Another brilliant title to accurately sum up the article.

EYES!!! Do you have them??

10X laser disc recorder can achieve a writing velocity of 44.9 Mbps.

So 45 GB can be written in 1024 seconds=17 minutes

But I guess it will take you 1024 minutes to understand what I just said.

yeah, i always burn at 2.4x on my dvd drive for quality reasons even though i think it goes all the way to 16x

OK...so 10x the writing speed...Does that mean 10x the writing quality?


My DVD+-RW drive burns up to 16x. The media I bought a while back only supports 8x. I get quality burns at 4x.

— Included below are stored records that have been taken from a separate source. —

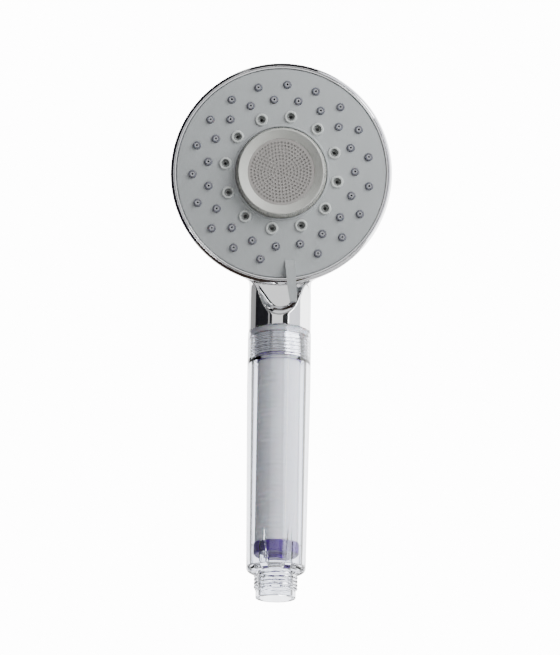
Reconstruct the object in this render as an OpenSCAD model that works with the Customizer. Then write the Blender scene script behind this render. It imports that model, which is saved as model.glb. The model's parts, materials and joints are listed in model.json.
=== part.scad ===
// Handheld filter shower head: a chrome head with a turning spray face, on a clear filter handle.
// Frame: origin at the centre of the inlet's end face, +Z up the handle, the face looks towards -Y.

/* [Inlet] */
// Length of the hose spigot below the handle
inlet_len = 12.5; // [11:0.5:16]
// Radius of the spigot between its thread crests
inlet_core_r = 9.6; // [9.2:0.1:9.9]
// Crest radius of the G1/2 hose thread
inlet_crest_r = 10.4775; // [10.3:0.0005:10.6]
// Pitch of the hose thread
inlet_pitch = 1.814; // [1.5:0.001:2]
// Crests on the hose thread
inlet_turns = 4; // [3:1:4]
// Height of the first crest above the end face
inlet_lead = 4.6; // [3:0.1:5]
// Radius of the water bore through the spigot
inlet_bore_r = 7.3; // [5:0.1:7.6]

/* [Handle] */
// Length of the clear handle above the spigot
handle_len = 119.5; // [95:0.5:150]
// Thickness of the clear wall at the handle's bottom
handle_wall = 2.3; // [2:0.1:3]
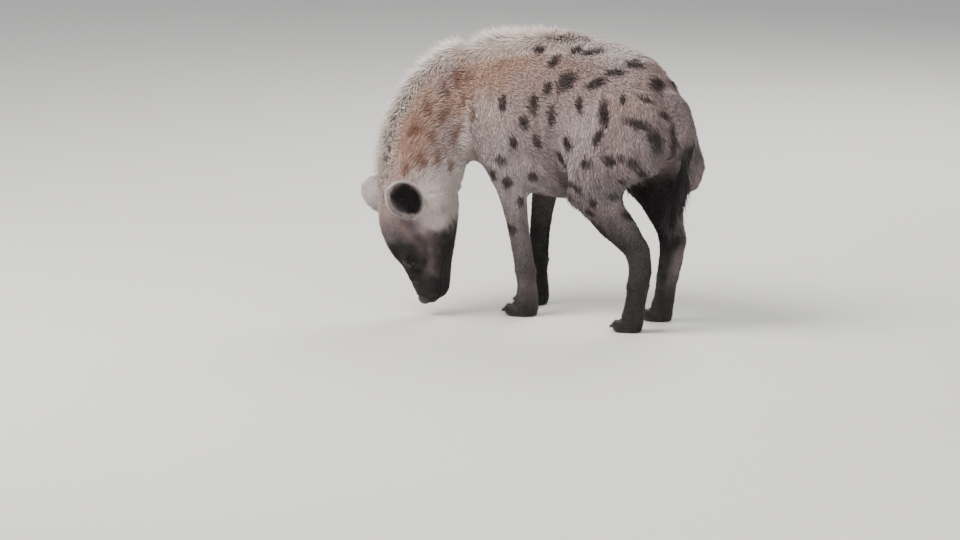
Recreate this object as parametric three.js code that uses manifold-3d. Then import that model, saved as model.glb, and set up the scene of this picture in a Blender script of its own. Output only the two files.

More speed doesnt mean better or similar quality...it just means faster burn times. I bought one of those 52x CDRW's and I still only used it at 16x max to assure a quality burn. I find that burning at the max speed doesnt always produce quality burns.


Generally. I know what you're talking about but running at those high speeds have never put much a dent in the data files I've written, or the DVDs I've burned. I think maybe it's just with poor brand names that these occurrences may have happened, to be honest.

...writing velocity of 44.9 Mbps.

Score yet another one in the "wannabe-journalist-assisted-by-MS-Word-thesaurus' list. What in the world is 'writing velocity'? Kids, when there is no other suitable alternative for a word/phrase, USE IT. Otherwise you end up looking stupid, like this specimen here.

me personally i aint really worried about bluray or hddvd burners cause there to expensive... so by the time they get affordable for everyone this new technology should be in effect by then give or take a little. ;)

i wont be leaving standard dvd's anytime soon anyways.

Computer Guru said,
The whole point is - why the hell should you wait 4 years for Blu-Ray to get this technology if it's out there now for HD-DVD..

Huh? They use very similar laser technologies. This is something neither have yet, and that both would benefit from.

adversedeviant said,
but this isnt about hd-dvd its about blu-ray.

It's about both! Both Blu-Ray & HD-DVD use the same/similar blue laser diodes. This is about a higher powered blue-violet laser diode that can obviously speed things up. It would apply to & benefit the writing speed of both formats.